Le Blockhaus d'Eperlecques
In late 1942 Albert Speer asked his experts to find a suitable site for the launching of V2 rockets towards England. Allied agents first noticed suspicious activity in the woods near Watten in April 1943. Vast trenched were being dug for the foundations of a grotesquely monumental building. After the foundations, the next thing built was the roof, a fifteen-foot thick slab of reinforced concrete weighing 37,00 tons and designed to be bomb-proof – which, at that stage of the war, it was. Thousands of slave labourers were shipped in by the Todt organisation in cattle trucks along a specially-constructed railway system.
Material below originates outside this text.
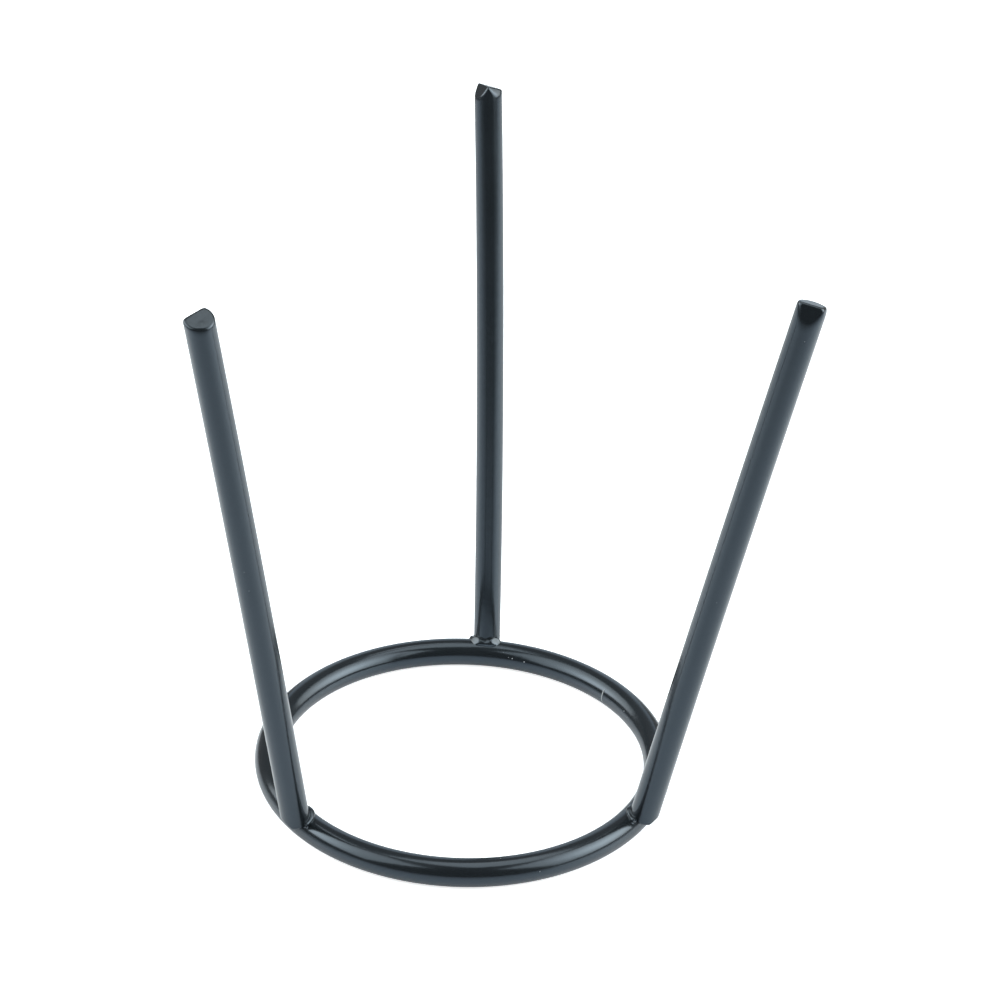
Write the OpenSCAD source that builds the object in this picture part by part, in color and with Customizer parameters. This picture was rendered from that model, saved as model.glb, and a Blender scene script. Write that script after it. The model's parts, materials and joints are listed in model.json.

Once the roof slab was poured, it was lifted by hydraulic jacks a metre at a time, and the walls poured under it. In the end, the thing was 28 metres tall and had used 120,000 cubic metres of concrete. Along with neighbouring la Coupole, it became the most westerly launching place of the V2. At this point, Allied bomb technology reached to stage at which serious damage could be done, both to the building and, alas, to the hapless deportees working on it. The Blockhaus was demoted from V2 launching site to liquid oxygen factory, and was eventually captured by Canadians in September 1944.

It is now open to the public, and shows also examples of the V1, not a rocket but a pilotless jet plane, which was in fact never part of the operation at this site.